> [Work to be completed] Return each line containing "frame".

> [Dataset excerpt]
═══

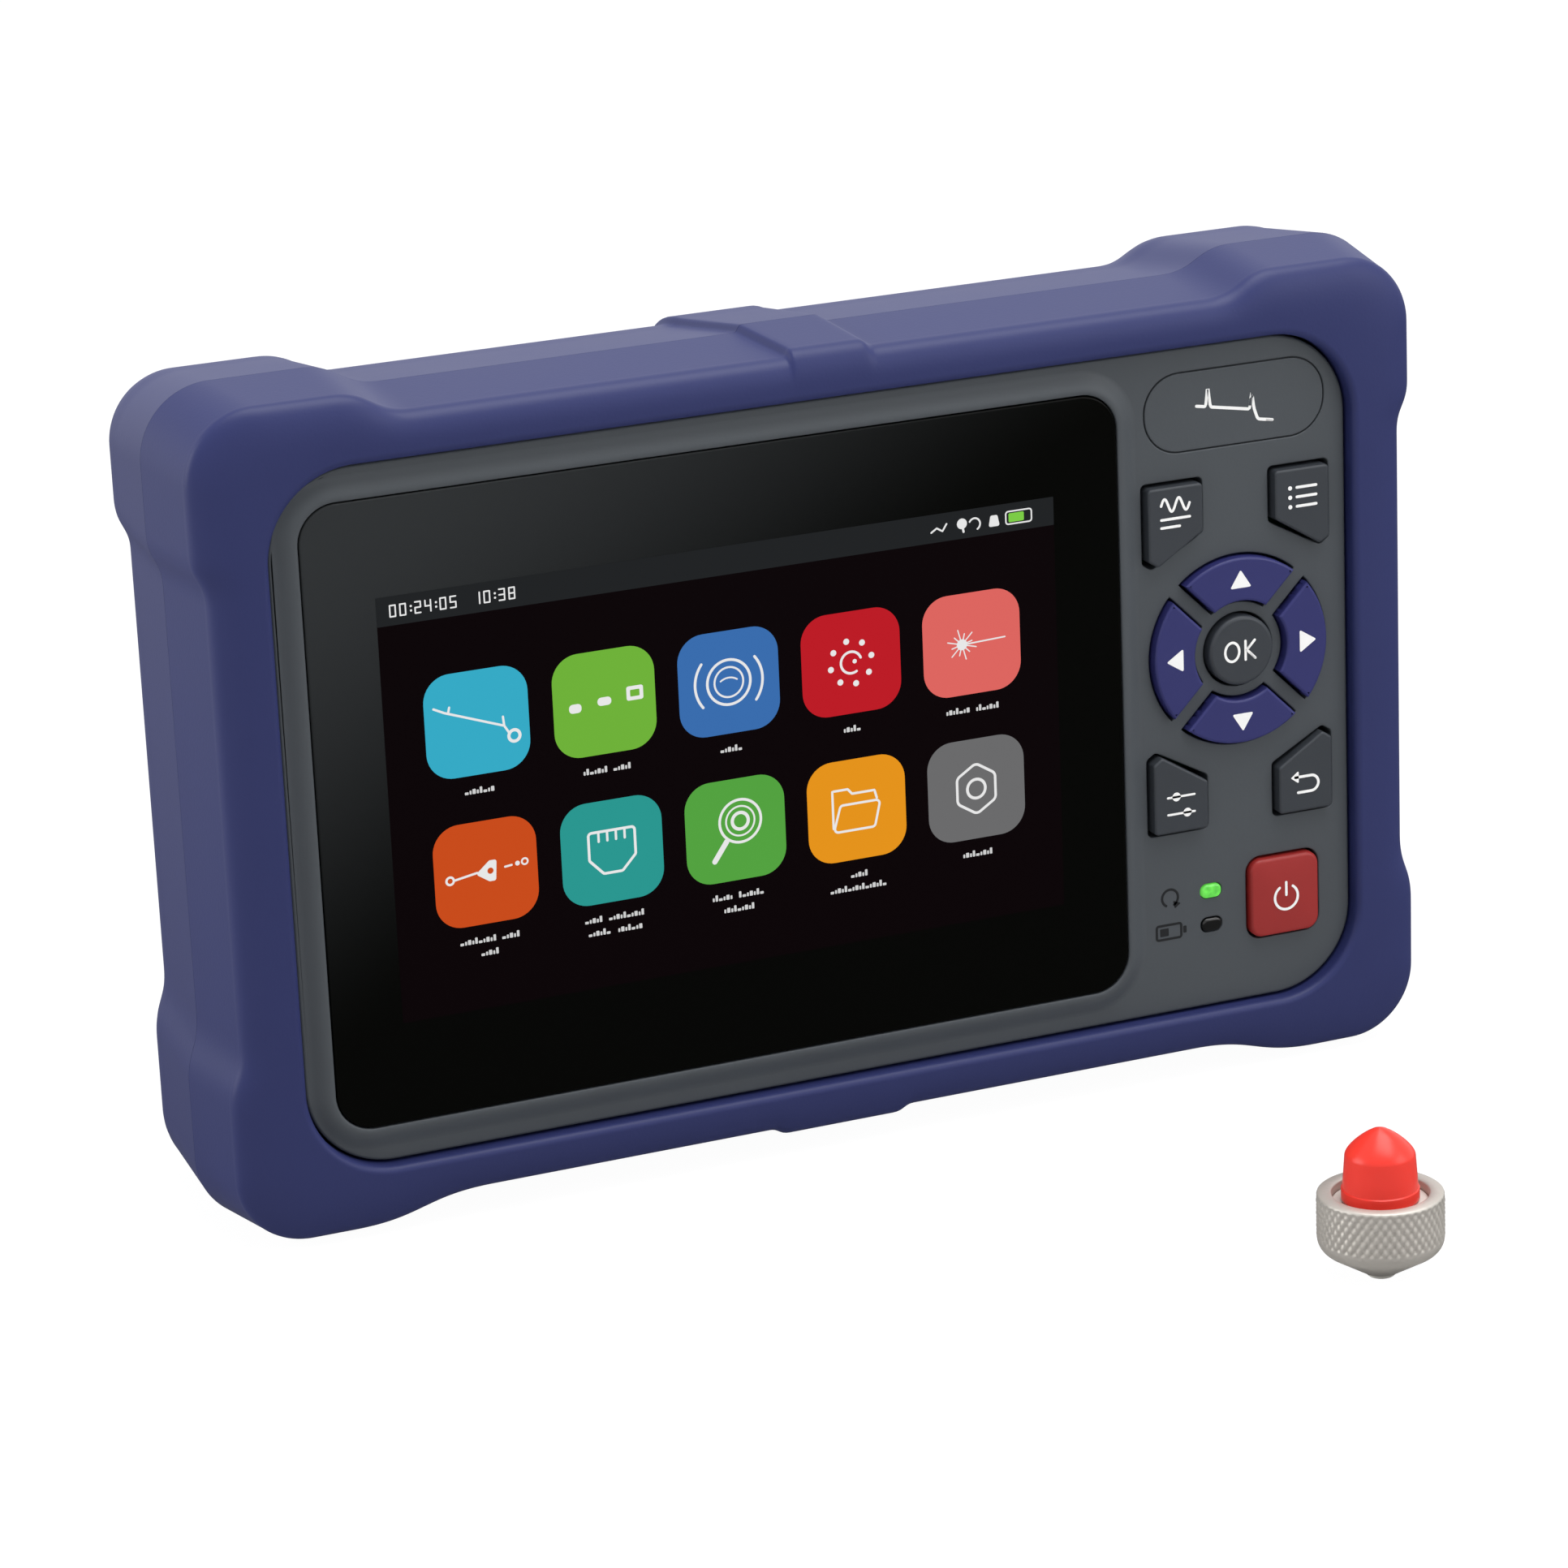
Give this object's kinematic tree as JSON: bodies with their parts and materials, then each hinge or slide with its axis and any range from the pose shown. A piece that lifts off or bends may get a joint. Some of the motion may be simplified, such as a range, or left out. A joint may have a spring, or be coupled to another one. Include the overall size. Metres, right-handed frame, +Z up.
{
  "type": "optical time domain reflectometer",
  "caption": "Handheld fibre tester: bumper-cornered case with touch screen, keypad, capped side ports, fold-out stand, and a spare port adapter with dust cap.",
  "frame": {"origin": "on the floor under the middle of the instrument's case, midway across its width and thickness", "axes": "+X to the right seen from the front, +Y from the screen to the back, +Z up; the screen faces -Y"},
  "size_m": [0.1738, 0.1181, 0.112],
  "materials": {
    "shell_blue": "soft matte moulding",
    "panel_grey": "fine satin moulding",
    "screen_glass": "black-backed touch glass, glossy",
    "display": "display panel behind the glass",
    "gasket": "foam adhesive frame",
    "key_grey": "satin moulded key",
    "key_indigo": "satin moulded key",
    "key_red": "satin moulded key",
    "lamp_green": "clear light pipe, lit green",
    "lamp_dark": "clear light pipe, unlit",
    "board_green": "circuit board",
    "can_metal": "tinned shield",
    "optics_metal": "machined module housing",
    "spool_white": "moulded spool",
    "fibre_yellow": "coated fibre",
    "battery_wrap": "heat-shrink wrap",
    "stand_plastic": "moulded stand",
    "port_nickel": "nickel plated brass",
    "socket_metal": "plated socket",
    "cap_black": "soft dust cap",
    "flap_blue": "soft flap",
    "adapter_metal": "knurled nickel finish",
    "core_metal": "turned metal",
    "cap_red": "soft red dust cap"
  },
  "bodies": {
    "case": {"front_shell": "shell_blue", "rear_shell": "shell_blue", "front_panel": "panel_grey", "label_plate": "panel_grey", "touch_glass": "screen_glass", "glass_gasket": "gasket", "lcd_module": "display", "lamp_upper": "lamp_green", "lamp_lower": "lamp_dark", "keypad_board": "board_green", "main_board": "board_green", "shield_can": "can_metal", "optical_module": "optics_metal", "fibre_spool": "spool_white", "fibre_coil": "fibre_yellow", "test_port": "port_nickel", "meter_port": "port_nickel", "fault_light_port": "port_nickel", "usb_socket": "socket_metal", "charge_socket": "socket_metal", "battery_pack": "battery_wrap"},
    "key_upper_left_body": {"key_upper_left": "key_grey"},
    "key_upper_right_body": {"key_upper_right": "key_grey"},
    "key_lower_left_body": {"key_lower_left": "key_grey"},
    "key_lower_right_body": {"key_lower_right": "key_grey"},
    "key_up_body": {"key_up": "key_indigo"},
    "key_down_body": {"key_down": "key_indigo"},
    "key_left_body": {"key_left": "key_indigo"},
    "key_right_body": {"key_right": "key_indigo"},
    "key_ok_body": {"key_ok": "key_grey"},
    "key_power_body": {"key_power": "key_red"},
    "stand_body": {"stand": "stand_plastic"},
    "battery_cover_body": {"battery_cover": "stand_plastic"},
    "test_cap_body": {"test_cap": "cap_black"},
    "meter_cap_body": {"meter_cap": "cap_black"},
    "fault_light_cap_body": {"fault_light_cap": "cap_black"},
    "flap_body": {"socket_flap": "flap_blue"},
    "adapter_body": {"adapter_ring": "adapter_metal", "adapter_core": "core_metal"},
    "spare_cap_body": {"spare_cap": "cap_red"}
  },
  "joints": [
    {"name": "key_upper_left_press", "type": "slide", "parent": "case", "child": "key_upper_left_body", "axis": [0, 1, 0], "range_m": [0, 0.0008], "stiffness_N_per_m": 400, "springref_m": -0.0002},
    {"name": "key_upper_right_press", "type": "slide", "parent": "case", "child": "key_upper_right_body", "axis": [0, 1, 0], "range_m": [0, 0.0008], "stiffness_N_per_m": 400, "springref_m": -0.0002},
    {"name": "key_lower_left_press", "type": "slide", "parent": "case", "child": "key_lower_left_body", "axis": [0, 1, 0], "range_m": [0, 0.0008], "stiffness_N_per_m": 400, "springref_m": -0.0002},
    {"name": "key_lower_right_press", "type": "slide", "parent": "case", "child": "key_lower_right_body", "axis": [0, 1, 0], "range_m": [0, 0.0008], "stiffness_N_per_m": 400, "springref_m": -0.0002},
    {"name": "key_up_press", "type": "slide", "parent": "case", "child": "key_up_body", "axis": [0, 1, 0], "range_m": [0, 0.0008], "stiffness_N_per_m": 400, "springref_m": -0.0002},
    {"name": "key_down_press", "type": "slide", "parent": "case", "child": "key_down_body", "axis": [0, 1, 0], "range_m": [0, 0.0008], "stiffness_N_per_m": 400, "springref_m": -0.0002},
    {"name": "key_left_press", "type": "slide", "parent": "case", "child": "key_left_body", "axis": [0, 1, 0], "range_m": [0, 0.0008], "stiffness_N_per_m": 400, "springref_m": -0.0002},
    {"name": "key_right_press", "type": "slide", "parent": "case", "child": "key_right_body", "axis": [0, 1, 0], "range_m": [0, 0.0008], "stiffness_N_per_m": 400, "springref_m": -0.0002},
    {"name": "key_ok_press", "type": "slide", "parent": "case", "child": "key_ok_body", "axis": [0, 1, 0], "range_m": [0, 0.0008], "stiffness_N_per_m": 400, "springref_m": -0.0002},
    {"name": "key_power_press", "type": "slide", "parent": "case", "child": "key_power_body", "axis": [0, 1, 0], "range_m": [0, 0.0008], "stiffness_N_per_m": 400, "springref_m": -0.0002},
    {"name": "stand_hinge", "type": "hinge", "parent": "case", "child": "stand_body", "pos_m": [0, 0.0175, 0.084], "axis": [1, 0, 0], "range_deg": [0, 55]},
    {"name": "battery_cover_lift", "type": "slide", "parent": "case", "child": "battery_cover_body", "axis": [0, 1, 0], "range_m": [0, 0.03]},
    {"name": "test_cap_pull", "type": "slide", "parent": "case", "child": "test_cap_body", "axis": [1, 0, 0], "range_m": [0, 0.012]},
    {"name": "meter_cap_pull", "type": "slide", "parent": "case", "child": "meter_cap_body", "axis": [1, 0, 0], "range_m": [0, 0.012]},
    {"name": "fault_light_cap_pull", "type": "slide", "parent": "case", "child": "fault_light_cap_body", "axis": [1, 0, 0], "range_m": [0, 0.012]},
    {"name": "flap_hinge", "type": "hinge", "parent": "case", "child": "flap_body", "pos_m": [0.08393, -0.00175, 0.03875], "axis": [0, 0, 1], "range_deg": [-95, 0], "stiffness_Nm_per_rad": 0.002},
    {"name": "adapter_lift", "type": "slide", "parent": "case", "child": "adapter_body", "axis": [0, 0, 1], "range_m": [0, 0.03]},
    {"name": "spare_cap_pull", "type": "slide", "parent": "adapter_body", "child": "spare_cap_body", "axis": [0, 0, 1], "range_m": [0, 0.012]}
  ]
}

═══

> [Response for this exercise]
Give this object's kinematic tree as JSON: bodies with their parts and materials, then each hinge or slide with its axis and any range from the pose shown. A piece that lifts off or bends may get a joint. Some of the motion may be simplified, such as a range, or left out. A joint may have a spring, or be coupled to another one. Include the overall size. Metres, right-handed frame, +Z up.
  "frame": {"origin": "on the floor under the middle of the instrument's case, midway across its width and thickness", "axes": "+X to the right seen from the front, +Y from the screen to the back, +Z up; the screen faces -Y"},
    "gasket": "foam adhesive frame",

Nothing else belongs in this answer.